Below are a number of ways different teams help deflect tickets at Zendesk:
- Customer Support (the front line): Whether answering customer questions on a call or chat, or educating other Zendesk colleagues, our Advocates are one of our main contributors to ticket deflection.
- Sales: The sales team answers many of the early questions customers have either through scheduled calls or one of the many product demos they offer.
- Marketing: Proactively reaching out and engaging our customers, Marketing communicates what’s new and what’s on the horizon for Zendesk.
- Customer Success: Customer success works closely with customers to help them plan, build, and grow with Zendesk. This includes regularly scheduled calls with customers often to discuss new features or answer questions.
- Documentation: A team of writers work to build our knowledge base. This team does an amazing job of keeping our knowledge base up to date while also managing content that is no longer relevant. If you have a question, chances are the answer can be found in our forums.

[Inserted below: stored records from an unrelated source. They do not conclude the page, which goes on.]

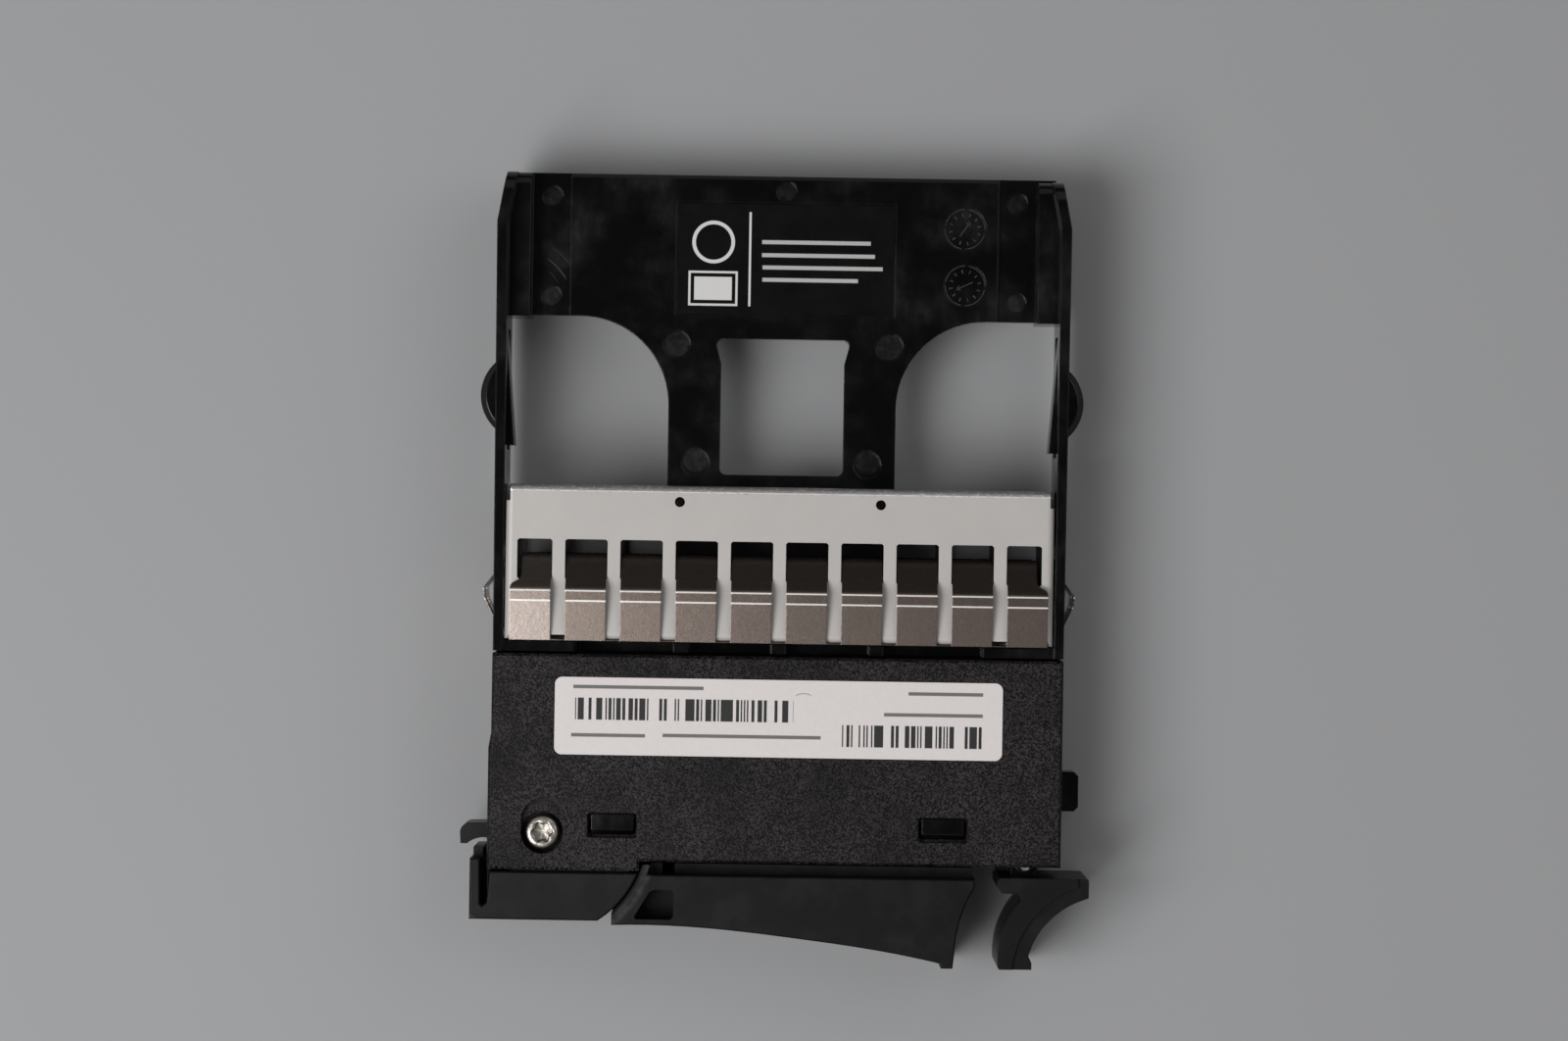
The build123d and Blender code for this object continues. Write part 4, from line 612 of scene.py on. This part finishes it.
paper.relief(fibre, 0.006, edge=0.08)
paper.cover("front_label")


# ---- Rear label
# Black printed film in its seat on the rear plate, with a white rule, a ring, a plain panel in a
# frame and four short lines.

UPRIGHT_RULE = (9.8, 10.1, 1.1, 14.1)                    # left, right, low, high
RULE_SOFT = 0.04
LINES = [(11.6, 26.6, 10.0), (11.6, 27.2, 8.2), (11.7, 28.3, 6.5), (11.7, 24.9, 4.8)]
LINE_HALF = 0.27
RING_CENTRE = (4.9, 9.9)
RING_MEAN = 2.7
RING_HALF = (0.2, 0.3)
FRAME_OUTSIDE = (1.5, 8.3, 1.1, 5.9)
FRAME_INSIDE = (1.8, 8.0, 1.4, 5.6)
PANEL = (2.3, 7.5, 1.9, 5.1)
BLACK_FILM = (0.0012, 0.0012, 0.0013)
SMEARED_FILM = (0.003, 0.0028, 0.003)
WHITE_INK = (0.6, 0.59, 0.58)

film = Finish("black_label_film", IOR=1.46)
across, up = film.x - rear_label_low.x, film.y - rear_label_low.y
white = field(film, across, up, *UPRIGHT_RULE, RULE_SOFT)
for left, right, middle in LINES:
    white = white + 0.7 * field(film, across, up, left, right, middle - LINE_HALF, middle + LINE_HALF)
ring_far = film.reach(rear_label_low.x + RING_CENTRE[0], rear_label_low.y + RING_CENTRE[1])
white = white + film.line(ring_far - RING_MEAN, *RING_HALF)
white = white + field(film, across, up, *FRAME_OUTSIDE)
white = white - field(film, across, up, *FRAME_INSIDE)
white = white + field(film, across, up, *PANEL)
patch = film.noise(0.3, 4)
backing = film.blend(patch, BLACK_FILM, SMEARED_FILM)
film.feed("Base Color", film.blend(white, backing, WHITE_INK))
film.feed("Roughness", 0.16 + 0.1 * patch)
film.relief(patch, 0.01, edge=0.06)
film.cover("rear_label")


# ---- Studio
# Plain pale floor, a large soft lamp from the front left, a weak one from the rear right, a dim
# ring of sky, and a camera high above the part. Lengths here are in metres.

FLOOR_TONE = (0.305, 0.307, 0.313, 1)
FLOOR_HALF = 3.0
LAMP_FAR = 0.8
SKY_RING = (0.37, 0.57, 0.94, 0.978)                     # as the sine of the height above the floor
SKY_DIM = 0.04
SKY_BRIGHT = 0.28
BACKDROP = 0.33

ground = Finish("pale_floor", Roughness=0.85)
ground.shader.inputs["Base Color"].default_value = FLOOR_TONE
shape = bmesh.new()
bmesh.ops.create_grid(shape, x_segments=1, y_segments=1, size=FLOOR_HALF)
floor_mesh = bpy.data.meshes.new("floor")
shape.to_mesh(floor_mesh)
shape.free()
floor = bpy.data.objects.new("floor", floor_mesh)
floor.location.z = cad_box[0][2]
bpy.context.scene.collection.objects.link(floor)
ground.dress(floor)


def lamp(name, direction, size, power):
    """Square soft lamp that faces the object from a direction."""
    light = bpy.data.lights.new(name, "AREA")
    light.size = size
    light.energy = power
    holder = bpy.data.objects.new(name, light)
    holder.location = Vector(direction).normalized() * LAMP_FAR
    holder.rotation_euler = Vector(direction).to_track_quat("Z", "Y").to_euler()
    bpy.context.scene.collection.objects.link(holder)


lamp("key_lamp", (-0.519, -0.276, 0.809), 0.5, 5.6)
lamp("fill_lamp", (0.6, 0.35, 0.72), 0.6, 1.05)

world = bpy.data.worlds.new("studio")
world.use_nodes = True
bpy.context.scene.world = world
sky = Nodes(world.node_tree)
heading = sky.node("ShaderNodeTexCoord", {}, {})["Generated"]
height = sky.node("ShaderNodeSeparateXYZ", {}, {"Vector": heading})["Z"]
seen = sky.node("ShaderNodeLightPath", {}, {})["Is Camera Ray"]
strength = seen * BACKDROP + (1 - seen) * (SKY_DIM + SKY_BRIGHT * sky.band(height, *SKY_RING))
background = world.node_tree.nodes["Background"]
world.node_tree.links.new(strength.socket, background.inputs["Strength"])
background.inputs["Color"].default_value = (1, 1, 1, 1)

camera_data = bpy.data.cameras.new("camera")
camera_data.sensor_width = 36.0
camera_data.lens = 106.3
camera = bpy.data.objects.new("camera", camera_data)
camera.location = (0.00072, 0.0067, 0.650)
camera.rotation_euler = (0, 0, 0.0158)
bpy.context.scene.collection.objects.link(camera)
bpy.context.scene.camera = camera
bpy.context.scene.view_settings.view_transform = "Standard"
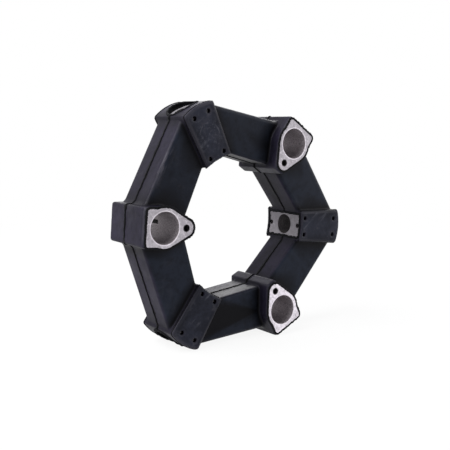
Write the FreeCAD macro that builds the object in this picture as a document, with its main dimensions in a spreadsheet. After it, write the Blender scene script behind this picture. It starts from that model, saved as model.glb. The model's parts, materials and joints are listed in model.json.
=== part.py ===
import FreeCAD, Part
import math
import os
import Sketcher

# A flexible shaft coupling: one moulded rubber ring with six aluminium bushes bonded into it.
# Three axial bushes are bolted along the ring's axis and three radial bushes towards it, in turn
# every 60 degrees. The ring stands on its two lower blocks. Its axis is Y, the flanges of the
# axial bushes look towards -Y, and Z is up. The origin is on the axis, in the mould's parting plane.

os.makedirs("parts", exist_ok=True)
doc = FreeCAD.newDocument("coupling")

# Driving sizes, in millimetres

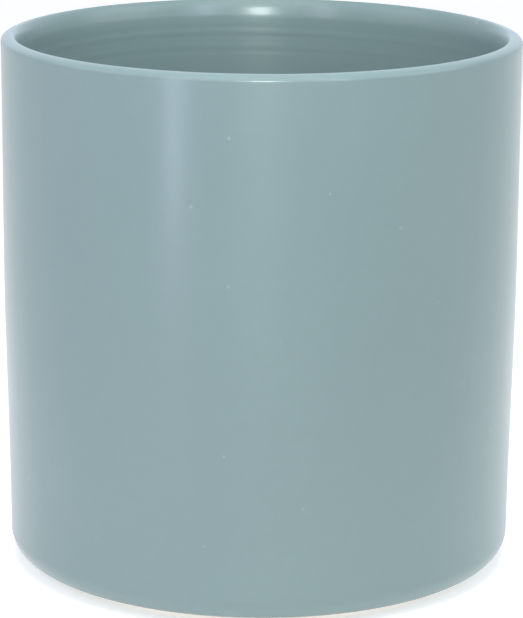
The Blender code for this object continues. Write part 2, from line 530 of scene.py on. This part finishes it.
def disc_outline(radius, low_z, high_z, edge):
    """Half a disc's section, from the centre of its lower face round to the centre of its upper one."""
    flat = [radius * i / PAD_ROWS for i in range(PAD_ROWS)]
    return [
        *[(r, low_z) for r in flat],
        *arc(radius - edge, low_z + edge, edge, -90, 0, PAD_EDGE_STEPS),
        (radius, (low_z + high_z) / 2),
        *arc(radius - edge, high_z - edge, edge, 0, 90, PAD_EDGE_STEPS),
        *[(r, high_z) for r in reversed(flat)],
    ]


def felt_relief(radius, number):
    """How deep the wool's surface is nibbled at a point of that pad, most at its edge."""

    def relief(point, a):
        r, z = point
        across = r * FELT_GRAIN
        up = z * FELT_GRAIN + number * FELT_PADS_APART
        where = Vector((across * math.cos(a), across * math.sin(a), up))
        share = 0.5 + 0.5 * noise.noise(where)
        return share * (FELT_EDGE_RELIEF if r > radius - FELT_EDGE_BAND else FELT_FACE_RELIEF)

    return relief


def add_fibres(shape, thickness, radius):
    """Loose ends of wool round the disc's edge: thin curved blades that leave it at all angles."""
    for _ in range(FIBRES):
        turn = random.uniform(0, math.tau)
        z = random.uniform(0.15, 0.85) * thickness
        out = Vector((math.cos(turn), math.sin(turn), 0))
        along = Vector((-math.sin(turn), math.cos(turn), 0))
        length = random.uniform(*FIBRE_LENGTHS)
        lean = random.uniform(-FIBRE_LEAN, FIBRE_LEAN)
        rise = random.uniform(-FIBRE_RISE, FIBRE_RISE)
        start = out * (radius - FIBRE_ROOT) + Vector((0, 0, z))
        bend = start + (out + along * lean * 0.4) * length * 0.6 + Vector((0, 0, rise * length))
        tip = bend + (out * 0.4 + along * lean) * length * 0.6
        tip.z = min(max(tip.z, FIBRE_LOWEST), thickness)
        half = Vector((0, 0, FIBRE_WIDTH / 2))
        corners = [shape.verts.new(p) for p in (start - half, bend - half, bend + half, start + half)]
        shape.faces.new(corners)
        shape.faces.new((corners[1], shape.verts.new(tip), corners[2]))


def felt_disc(number, radius, thickness, finish):
    """One pad's pressed disc of wool, with a ragged edge."""
    outline = disc_outline(radius, 0.0, thickness, PAD_EDGE)
    disc = spin(f"felt_disc_{number}", outline, felt_relief(radius, number))
    shape = bmesh.new()
    shape.from_mesh(disc.data)
    add_fibres(shape, thickness, radius)
    shape.to_mesh(disc.data)
    shape.free()
    disc.data.materials.append(finish)
    disc.data.shade_smooth()
    return disc


def felt_film(number, radius, thickness, finish):
    """The adhesive film that holds one pad to the foot."""
    film = spin(f"felt_film_{number}", disc_outline(radius - FILM_SETBACK, thickness, FOOT_Z, FILM_EDGE))
    film.data.materials.append(finish)
    return film


def felt_pieces():
    """The four pads, each a disc of wool and the film over it."""
    wool = felt_material()
    plastic = film_material()
    for number in range(1, PAD_COUNT + 1):
        node = f"felt_pad_{number}"
        low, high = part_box(node)
        radius = (high.x - low.x) / 2
        thickness = high.z - low.z
        pad = felt_disc(number, radius, thickness, wool)
        glue = felt_film(number, radius, thickness, plastic)
        for piece in (pad, glue):
            piece.location = ((low.x + high.x) / 2, (low.y + high.y) / 2, 0.0)
            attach(piece, "root")
        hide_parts(node)


# ---------------------------------------------------------------- studio

def studio_world():
    """A pale tent: its light is a few broad glows, each a simple function of direction, added up."""
    world = bpy.data.worlds.new("studio")
    world.use_nodes = True
    nodes, links = world.node_tree.nodes, world.node_tree.links
    coords = nodes.new("ShaderNodeTexCoord")
    split = nodes.new("ShaderNodeSeparateXYZ")
    links.new(coords.outputs["Generated"], split.inputs["Vector"])

    def glow_node(colour, axis, side):
        """A colour, fading with the direction's distance from an axis, on one side of it or on both."""
        tint = nodes.new("ShaderNodeCombineXYZ")
        for channel, value in zip("XYZ", colour):
            tint.inputs[channel].default_value = value
        if axis is None:
            return tint
        facing = nodes.new("ShaderNodeMath")
        links.new(split.outputs[axis], facing.inputs[0])
        if side is None:
            facing.operation = "ABSOLUTE"
        else:
            facing.operation = "MULTIPLY"
            facing.inputs[1].default_value = side
            facing.use_clamp = True
        shaped = nodes.new("ShaderNodeMath")
        shaped.operation = "POWER"
        links.new(facing.outputs[0], shaped.inputs[0])
        shaped.inputs[1].default_value = GLOW_FALLOFF
        scaled = nodes.new("ShaderNodeVectorMath")
        scaled.operation = "SCALE"
        links.new(tint.outputs[0], scaled.inputs[0])
        links.new(shaped.outputs[0], scaled.inputs["Scale"])
        return scaled

    def summed(first, second):
        both = nodes.new("ShaderNodeVectorMath")
        both.operation = "ADD"
        links.new(first.outputs[0], both.inputs[0])
        links.new(second.outputs[0], both.inputs[1])
        return both

    total, *others = [glow_node(*glow) for glow in GLOWS.values()]
    for other in others:
        total = summed(total, other)
    links.new(total.outputs[0], nodes["Background"].inputs["Color"])
    bpy.context.scene.world = world


def floor():
    """A pale sheet that glows a little, so that it stays near white under the pot as well."""
    mesh = bpy.data.meshes.new("floor")
    s = FLOOR_HALF_SIZE
    mesh.from_pydata([(-s, -s, 0), (s, -s, 0), (s, s, 0), (-s, s, 0)], [], [(0, 1, 2, 3)])
    made = bpy.data.objects.new("floor", mesh)
    bpy.context.scene.collection.objects.link(made)
    m = new_material("pale_floor")
    inputs = shader_of(m).inputs
    inputs["Base Color"].default_value = grey(FLOOR_GREY)
    inputs["Roughness"].default_value = 0.9
    inputs["Emission Color"].default_value = grey(1)
    inputs["Emission Strength"].default_value = FLOOR_GLOW
    made.data.materials.append(m)


def panel(name, azimuth, distance, centre_z, size, radiance, aim_z=0.12, lights_up=True, reflects=True):
    """A panel facing the pot's axis at height aim_z. Azimuth 0 is the camera's side and turns towards +X.

    radiance is its brightness per colour. lights_up says whether it adds soft light to surfaces, and
    reflects whether it shows in their gloss.
    """
    width, height = size
    peak = max(radiance)
    data = bpy.data.lights.new(name, "AREA")
    data.shape = "RECTANGLE"
    data.size = width
    data.size_y = height
    data.energy = 4 * width * height * peak
    data.color = [c / peak for c in radiance]
    made = bpy.data.objects.new(name, data)
    a = math.radians(azimuth)
    made.location = (math.sin(a) * distance, -math.cos(a) * distance, centre_z)
    towards = Vector((0, 0, aim_z)) - made.location
    made.rotation_mode = "QUATERNION"
    made.rotation_quaternion = towards.to_track_quat("-Z", "Y")
    made.visible_camera = False
    made.visible_diffuse = lights_up
    made.visible_glossy = reflects
    bpy.context.scene.collection.objects.link(made)


def lights():
    """Two upright strips and a lamp for the highlights, a lamp over the mouth and a panel on each side."""
    panel("left_strip", -34, 0.32, 0.22, (0.045, 0.36), (2.9, 2.8, 3.7), aim_z=0.22)
    panel("right_strip", 31, 0.32, 0.27, (0.045, 0.22), (4.2, 4.6, 6.0), aim_z=0.27, lights_up=False)
    panel("front_lamp", 1, 1.00, 0.37, (0.17, 0.28), (24.0, 28.0, 26.5), lights_up=False)
    panel("mouth_lamp", 0, 0.115, 0.36, (0.24, 0.16), (7.1, 7.2, 7.1), reflects=False)
    panel("side_left", -78, 0.80, 0.50, (0.60, 0.60), (0.70, 0.72, 0.80))
    panel("side_right", 78, 0.80, 0.50, (0.60, 0.60), (1.22, 1.28, 1.38))


def camera():
    """A long lens in front of the pot, looking a little down on it."""
    data = bpy.data.cameras.new("camera")
    data.sensor_width = SENSOR
    data.lens = FRAMES_TO_LENS * SENSOR
    data.shift_x = CAMERA_SHIFT
    data.clip_start = 0.05
    data.clip_end = 50
    made = bpy.data.objects.new("camera", data)
    right = Vector((1, 0, 0))
    ahead = Vector((0, math.cos(CAMERA_PITCH), -math.sin(CAMERA_PITCH)))
    up = right.cross(ahead)
    rolled_right = right * math.cos(CAMERA_ROLL) + up * math.sin(CAMERA_ROLL)
    rolled_up = up * math.cos(CAMERA_ROLL) - right * math.sin(CAMERA_ROLL)
    axes = Matrix((rolled_right, rolled_up, -ahead)).transposed().to_4x4()
    where = (0, -CAMERA_DISTANCE, TOP_Z + CAMERA_ABOVE_LIP)
    made.matrix_world = Matrix.Translation(where) @ axes
    bpy.context.scene.collection.objects.link(made)
    bpy.context.scene.camera = made


def main():
    glaze_piece()
    clay_piece()
    felt_pieces()
    studio_world()
    floor()
    lights()
    camera()
    bpy.context.scene.view_settings.view_transform = "Standard"


main()
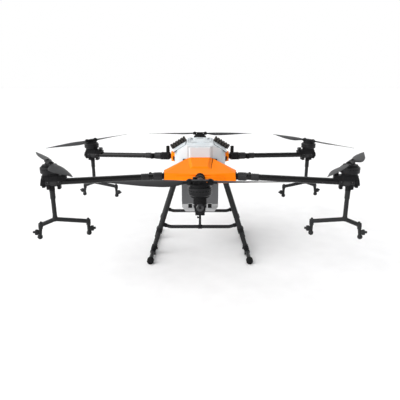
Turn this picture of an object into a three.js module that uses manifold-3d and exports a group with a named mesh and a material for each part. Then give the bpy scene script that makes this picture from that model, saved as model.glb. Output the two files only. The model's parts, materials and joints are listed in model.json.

- Community Moderators: Our customers are some of our best teachers. Knowledgeable customers are invited to provide insightful answers and feedback to comments on articles and product feedback pages publicly available for all Zendesk community members to see.
- Community Support: There is a dedicated support person providing one-to-many support in our Zendesk Community.
Below are a number of ways Events and Education efforts that help deflect tickets at Zendesk:
- Zen U. Events: The college of customer happiness - Events are a great way to support and get to know our customers on a large scale.
- User Groups: Zendesk customers meet and discuss how they are using Zendesk, share best practices, discuss technical questions, network, and learn from each other.
- Best Practices Webinars: Free webinars covering best practices topics when setting up and going live with Zendesk.
- Video Library: Interactive content demonstrating software features.